I therefore would have suggested that, when I hear "The Pope on Saturday" at the beginning of a sentence, the reason I don't parse "on Saturday" as modifying "the Pope" is because it's unlikely that such a precise temporal modifier would be necessary or helpful as a dependent modifier of the head noun "Pope" (and even less likely with the arthrous version, "the Pope"), given my knowledge that there's only one Pope at a time and the incumbent generally retains the title for life.

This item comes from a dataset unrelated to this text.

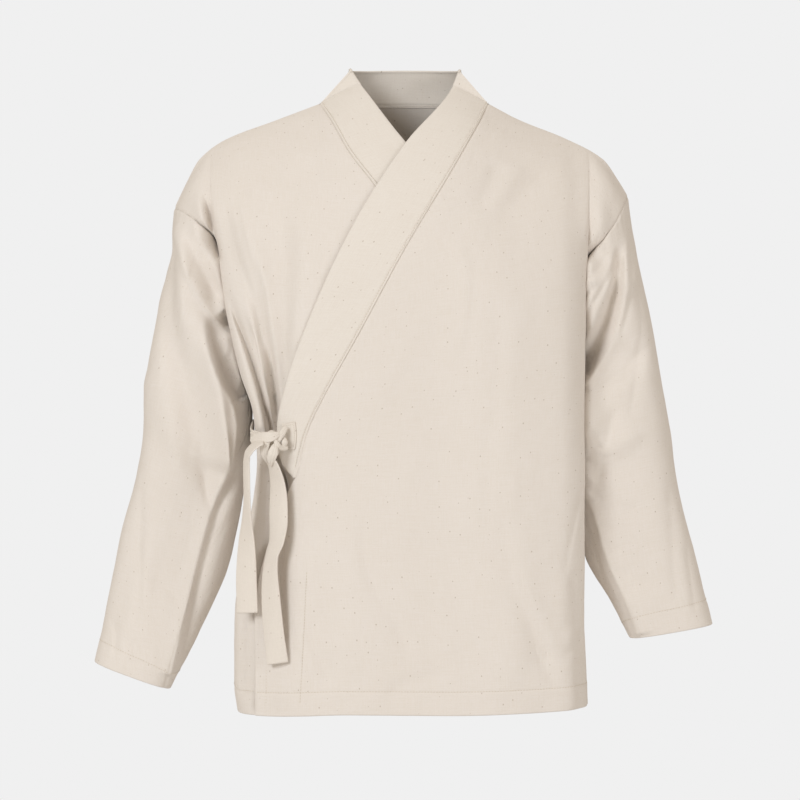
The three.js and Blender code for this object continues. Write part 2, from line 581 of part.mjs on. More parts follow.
/** A sleeve: its first row is the armhole, its last the cuff, and its columns meet the body's rows. */
function sleeveGrid(side, table, folds) {
  const ring = tracks(table, 'z', ['out', 'y', 'half', 'depth', 'tilt', 'turn']);
  const cuffZ = table.at(-1).z;
  const topZ = table[0].z;
  /** The tube's point at a height of its middle line and an angle, 0 outside and 90 in front. */
  const tube = (z, degrees) => {
    const angle = degToRad(degrees);
    const power = 2 / SLEEVE_ROUND;
    const across = ring.half(z) * Math.sign(Math.cos(angle)) * Math.pow(Math.abs(Math.cos(angle)), power);
    const ahead = ring.depth(z) * Math.sign(Math.sin(angle)) * Math.pow(Math.abs(Math.sin(angle)), power);
    const tilt = degToRad(ring.tilt(z));
    const out = ring.out(z) + across * Math.cos(tilt);
    return point(side.sign * out, ring.y(z) - ahead, z + across * Math.sin(tilt));
  };
  const around = [
    ...counted(TURNS).map((turn) => ({ turn, hole: side.front, degrees: 180 * turn })),
    ...counted(TURNS).slice(1, -1).map((t) => ({ turn: 1 - t, hole: side.back, degrees: 180 + 180 * t })),
  ];
  return counted(SLEEVE_ROWS).map((step) =>
    around.map(({ turn, hole, degrees }) => {
      const seam = point(side.sign * hole.out(turn), hole.y(turn), hole.z(turn));
      if (step === 0) return seam;
      const down = Math.pow(step, 0.92);
      const z = lerp(Math.min(seam.z, topZ), cuffZ, down);
      const twist = -ring.turn(z) * smooth(down, 0.02, 0.3);
      const place = tube(z, degrees + twist);
      const first = tube(Math.min(seam.z, topZ), degrees);
      const hold = 1 - smooth(down, 0, SEAM_REACH);
      place.addScaledVector(seam.clone().sub(first), hold);
      const facing = place.clone().sub(point(side.sign * ring.out(z), ring.y(z), place.z)).normalize();
      let rise = 0;
      for (const fold of folds) {
        const share = clamp((down - fold.down0) / (fold.down1 - fold.down0), 0, 1);
        const gap = degrees + twist - lerp(fold.at0, fold.at1, share);
        const away = (Math.abs(((gap + 540) % 360) - 180) * Math.PI * ring.half(z)) / 180;
        const past = Math.max(fold.down0 - down, down - fold.down1, 0) * 560;
        rise += fold.rise * Math.exp(-(away * away + past * past) / (fold.half * fold.half));
      }
      place.addScaledVector(facing, rise * smooth(down, 0.01, 0.08) * (1 - smooth(down, 0.9, 1)));
      const held = Math.max(sideOut(side, place.y, place.z) + SLEEVE_CLEAR, side.sign * place.x);
      place.x = lerp(place.x, side.sign * held, smooth(down, 0, 0.04));
      return place;
    }),
  );
}
const sleeveLeft = sleeveGrid(LEFT, LEFT_SLEEVE, LEFT_SLEEVE_FOLDS);
const sleeveRight = sleeveGrid(RIGHT, RIGHT_SLEEVE, RIGHT_SLEEVE_FOLDS);

// ================= ties =================
/** A hanging end: two points a row, the band's left and right edges, turned by how wide it shows. */
function tail(table) {
  const columns = tracks(table, 'z', ['x', 'y', 'shows', 'lean']);
  return counted(table.length * 2).map((t) => {
    const z = lerp(table[0].z, table.at(-1).z, t);
    const middle = point(columns.x(z), columns.y(z), z);
    const across = Math.min(columns.shows(z) / TIE_WIDTH, 0.999);
    const half = point(across, Math.sin(Math.acos(across)), 0).multiplyScalar(TIE_WIDTH / 2);
    const lean = point(0, 0, columns.lean(z) / 8);
    return [-1, 0, 1].map((s) => middle.clone().addScaledVector(half, s).addScaledVector(lean, s));
  });
}

/** A stitched root: three points a row, up its height, each placed by `place` from a table's row. */
function root(table, place) {
  return table.map((row) => [row.half, 0, -row.half].map((up) => place(row, row.z + up)));
}
const onCollar = ({ x }, z) => bodyPoint(x, z, -1, OVER_FOLDS, overLift(x, z) + TIE_WALL + ROOT_SEAT);
const roundSide = ({ x, y }, z) => point(x, y, z);

/** The knot: a rounded lump with three crossed laps raised on it. */
function knotGeometry() {
  const shape = new THREE.SphereGeometry(1, 20, 14);
  const places = shape.getAttribute('position');
  for (let i = 0; i < places.count; i += 1) {
    const at = point(places.getX(i), places.getY(i), places.getZ(i));
    const lap = Math.cos(3.2 * (at.x * 0.9 + at.z * 0.7)) * 0.08 * (1 - at.y * at.y * 0.3);
    const size = 1 + lap;
    places.setXYZ(i, at.x * size * KNOT.half, at.y * size * KNOT.depth, at.z * size * KNOT.height);
  }
  return shape;
}

// ================= walls =================
const keyOf = (at) => [at.x, at.y, at.z].map((v) => Math.round(v * 50)).join();

/** Cloth normals shared by every panel that meets at a point, so that their walls end face to face. */
function clothNormals(panels) {
  const sums = new Map();
  for (const { grid, flip, ring } of panels) {
    const width = grid[0].length;
    const last = ring ? width : width - 1;
    for (let j = 0; j + 1 < grid.length; j += 1) {
      for (let i = 0; i < last; i += 1) {
        const next = (i + 1) % width;
        const corners = [grid[j][i], grid[j][next], grid[j + 1][next], grid[j + 1][i]];
        const one = corners[2].clone().sub(corners[0]);
        const two = corners[3].clone().sub(corners[1]);
        const normal = one.cross(two).multiplyScalar(flip ? -1 : 1);
        corners.forEach((corner) => {
          const key = keyOf(corner);
          if (!sums.has(key)) sums.set(key, point(0, 0, 0));
          sums.get(key).add(normal);
        });
      }
    }
  }
  return (at) => sums.get(keyOf(at)).clone().normalize();
}

/** The places on a grid's border, each with its two neighbours along it and the next place inside it. */
function borderOf({ grid, ring }) {
  const [bottom, right] = [grid.length - 1, grid[0].length - 1];
  const wrap = (i) => (ring ? (i + right + 1) % (right + 1) : clamp(i, 0, right));
  const places = [];
  for (let i = 0; i <= right; i += 1) {
    places.push([0, i, [0, wrap(i - 1)], [0, wrap(i + 1)], [1, i]]);
    places.push([bottom, i, [bottom, wrap(i - 1)], [bottom, wrap(i + 1)], [bottom - 1, i]]);
  }
  for (let j = 0; j <= bottom && !ring; j += 1) {
    const [above, below] = [Math.max(j - 1, 0), Math.min(j + 1, bottom)];
    places.push([j, 0, [above, 0], [below, 0], [j, 1]]);
    places.push([j, right, [above, right], [below, right], [j, right - 1]]);
  }
  return places;
}

/**
 * The outer and inner points of a wall. Its border is drawn in by half the gap of a seam. At a seam that
 * lies in a crease the wall ends square to its own panel, so that it keeps clear of the other one.
 */
function wallFaces(panel, normalAt) {
  const { grid, ring, wall, onRidge } = panel;
  const ownNormal = clothNormals([panel]);
  const outer = grid.map((row) => row.map((at) => at.clone()));
  const normals = grid.map((row) => row.map(normalAt));
  for (const [j, i, before, after, next] of borderOf(panel)) {
    const own = ownNormal(grid[j][i]);
    const along = grid[after[0]][after[1]].clone().sub(grid[before[0]][before[1]]);
    const towards = grid[next[0]][next[1]].clone().sub(grid[j][i]);
    const inward = along.cross(own).normalize();
    inward.multiplyScalar(Math.sign(inward.dot(towards)));
    outer[j][i].addScaledVector(inward, SEAM_GAP / 2);
    normals[j][i].lerp(own, smooth(normals[j][i].dot(inward), 0.02, 0.3)).normalize();
    if (onRidge && onRidge(j, i)) normals[j][i].setY(0).normalize();
  }
  if (ring) outer[0].forEach((at) => at.setX(at.x + Math.sign(at.x) * SEAM_GAP)); // off the body's side
  const inner = outer.map((row, j) => row.map((at, i) => at.clone().addScaledVector(normals[j][i], -wall)));
  return [outer, inner];
}

/** The wall's closed mesh: outer face, inner face and the border between them. */
function wallGeometry(panel, normalAt) {
  const { grid, flip, ring } = panel;
  const width = grid[0].length;
  const [outer, inner] = wallFaces(panel, normalAt);
  const points = [...outer.flat(), ...inner.flat()];
  const count = grid.length * width;
  const faces = [];
  const quad = (a, b, c, d) => faces.push(...(flip ? [a, c, b, a, d, c] : [a, b, c, a, c, d]));
  const at = (j, i) => j * width + (i % width);
  const last = ring ? width : width - 1;
  for (let j = 0; j + 1 < grid.length; j += 1) {
    for (let i = 0; i < last; i += 1) {
      const around = [at(j, i), at(j, i + 1), at(j + 1, i + 1), at(j + 1, i)];
      const [one, two] = [0, 1].map((k) => points[around[k]].distanceTo(points[around[k + 2]]));
      const [a, b, c, d] = one <= two ? around : [...around.slice(1), around[0]];
      quad(a, b, c, d);
      quad(count + a, count + d, count + c, count + b);
    }
  }
  const border = (a, b) => quad(b, a, count + a, count + b);
  for (let i = 0; i < last; i += 1) {
    border(at(0, i), at(0, i + 1));
    border(at(grid.length - 1, i + 1), at(grid.length - 1, i));
  }
  if (!ring) {
    for (let j = 0; j + 1 < grid.length; j += 1) {
      border(at(j + 1, 0), at(j, 0));
      border(at(j, width - 1), at(j + 1, width - 1));
    }
  }
  const geometry = new THREE.BufferGeometry().setFromPoints(points);
  geometry.setIndex(faces);
  geometry.computeVertexNormals();
  return geometry;
}

// ================= the juban =================
const calico = new THREE.MeshStandardMaterial({ color: 0xe6ddcd, roughness: 0.92, metalness: 0 });
const bandCalico = new THREE.MeshStandardMaterial({ color: 0xe4dac9, roughness: 0.92, metalness: 0 });
const tieCalico = new THREE.MeshStandardMaterial({ color: 0xe8e0d2, roughness: 0.9, metalness: 0 });

const topRow = (j) => j === 0;
const outsideNeck = (j, i) => j === 0 && Math.abs(back[0][i].x) > NECK_HALF + 1;
const PANELS = [
  { name: 'front_over', grid: frontOver, flip: true, wall: CLOTH_WALL, onRidge: topRow, material: calico },
  { name: 'front_under', grid: frontUnder, wall: CLOTH_WALL, onRidge: topRow, material: calico },
  { name: 'back', grid: back, flip: true, wall: CLOTH_WALL, onRidge: outsideNeck, material: calico },
  { name: 'sleeve_left', grid: sleeveLeft, ring: true, wall: CLOTH_WALL, material: calico },
  { name: 'sleeve_right', grid: sleeveRight, flip: true, ring: true, wall: CLOTH_WALL, material: calico },
  { name: 'collar', grid: collar, flip: true, wall: COLLAR_WALL, material: bandCalico },
  { name: 'tail_over', grid: tail(OVER_TAIL), wall: TIE_WALL, material: tieCalico },
  { name: 'tail_side', grid: tail(SIDE_TAIL), wall: TIE_WALL, material: tieCalico },
  { name: 'tie_over', grid: root(OVER_ROOT, onCollar), flip: true, wall: TIE_WALL, material: tieCalico },
  { name: 'tie_side', grid: root(SIDE_ROOT, roundSide), wall: TIE_WALL, material: tieCalico },
];

const juban = new THREE.Group();
juban.name = 'juban';
const normalAt = clothNormals(PANELS);
for (const panel of PANELS) {
  const mesh = new THREE.Mesh(wallGeometry(panel, normalAt), panel.material);
  mesh.name = panel.name;
  juban.add(mesh);
}
const knot = new THREE.Mesh(knotGeometry(), tieCalico);
knot.name = 'knot';
knot.position.set(KNOT.x, KNOT.y, KNOT.z);
juban.add(knot);

export default juban;
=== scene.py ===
"""A juban: a wrap-front jacket of undyed cotton calico, filled out as it is worn, with nobody in it.

Sizes in the tables are millimetres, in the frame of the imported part: +Z up, +X the wearer's left, the
front facing -Y. Every panel is a surface worked out on a grid, given the thickness of its cloth.
"""
import logging
import math
from dataclasses import dataclass, field
from enum import Enum
from typing import Callable, Iterable, Optional, Sequence

import bpy
import numpy as np
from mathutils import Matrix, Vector


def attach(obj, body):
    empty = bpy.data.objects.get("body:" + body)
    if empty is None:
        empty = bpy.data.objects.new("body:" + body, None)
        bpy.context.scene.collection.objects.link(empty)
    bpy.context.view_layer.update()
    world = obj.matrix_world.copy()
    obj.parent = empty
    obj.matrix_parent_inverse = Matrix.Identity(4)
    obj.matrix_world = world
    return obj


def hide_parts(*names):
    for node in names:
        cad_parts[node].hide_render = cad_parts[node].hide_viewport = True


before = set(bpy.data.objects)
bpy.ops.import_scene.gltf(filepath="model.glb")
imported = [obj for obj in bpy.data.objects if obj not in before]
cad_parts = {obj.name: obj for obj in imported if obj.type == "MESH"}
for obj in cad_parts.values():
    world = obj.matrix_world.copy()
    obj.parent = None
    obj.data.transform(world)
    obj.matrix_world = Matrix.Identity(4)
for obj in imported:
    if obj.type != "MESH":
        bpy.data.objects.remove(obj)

log = logging.getLogger("juban")
Array = np.ndarray
MM = 0.001


# ---- numbers and curves ----
def smooth(value: Array, low: float = 0.0, high: float = 1.0) -> Array:
    """A smooth step: 0 up to low, 1 from high on, 3t^2 - 2t^3 between them.

    Args:
        value: where it is read.
        low: the value at which the step starts.
        high: the value at which it ends.

    Returns:
        The step, between 0 and 1.
    """
    t = np.clip((np.asarray(value, float) - low) / (high - low), 0.0, 1.0)
    return t * t * (3.0 - 2.0 * t)


def lerp(start: Array, end: Array, share: Array) -> Array:
    """The value at a share of the way from start to end."""
    return start + (end - start) * share


def unit(vectors: Array) -> Array:
    """The vectors of the last axis, each divided by its length."""
    return vectors / np.maximum(np.linalg.norm(vectors, axis=-1, keepdims=True), 1e-12)


def stack(x: Array, y: Array, z: Array) -> Array:
    """Points whose last axis is x, y, z, each part spread to the common shape."""
    return np.stack(np.broadcast_arrays(x, y, z), axis=-1).astype(float)


def spread(count: int, extra: Iterable[float] = ()) -> Array:
    """Even shares from 0 to 1 with some further ones put in between, in order."""
    return np.unique(np.round(np.concatenate([np.linspace(0, 1, count + 1), list(extra)]), 6))


class Track:
    """A smooth curve through a table's rows that never overshoots them (a monotone cubic)."""

    def __init__(self, at: Sequence[float], of: Sequence[float]) -> None:
        """Sorts the rows and gives each the harmonic mean of the slopes beside it."""
        order = np.argsort(at)
        self.at, self.of = np.asarray(at, float)[order], np.asarray(of, float)[order]
        slope = np.diff(self.of) / np.diff(self.at)
        before, after = slope[:-1], slope[1:]
        same_way = before * after > 0
        total = np.where(same_way, before + after, 1.0)
        middle = np.where(same_way, 2 * before * after / total, 0.0)
        self.tangent = np.concatenate([slope[:1], middle, slope[-1:]])

    def __call__(self, value: Array) -> Array:
        """The curve's height at each value; outside the table it stays level."""
        x = np.clip(value, self.at[0], self.at[-1])
        i = np.clip(np.searchsorted(self.at, x, side="right") - 1, 0, len(self.at) - 2)
        span = self.at[i + 1] - self.at[i]
        t = (x - self.at[i]) / span
        rest = 1.0 - t
        ends = self.of[i] * (1 + 2 * t) * rest**2 + self.of[i + 1] * t**2 * (3 - 2 * t)
        return ends + span * t * rest * (self.tangent[i] * rest - self.tangent[i + 1] * t)


def tracks(rows: Sequence[Sequence[float]]) -> list[Track]:
    """One track for each further column of a table, read at its first column."""
    columns = np.asarray(rows, float).T
    return [Track(columns[0], column) for column in columns[1:]]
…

Thus, hearing "on Saturday" and knowing that it's unlikely to modify "the Pope," I anticipate that it will be followed by something where the modifier "on Saturday" is likely to provide useful information, and sure enough, there's a preterit form of an verb denoting an instantaneous action, "appointed." There's no garden path, because the meaning of the words doesn't readily allow for ambiguous interpretations.

A fortiori, this analysis applies to a sentence that begins "Pope Francis on Saturday," because it is impossible, given the meaning of "Pope Francis," for that phrase to be modified in any useful way by "on Saturday."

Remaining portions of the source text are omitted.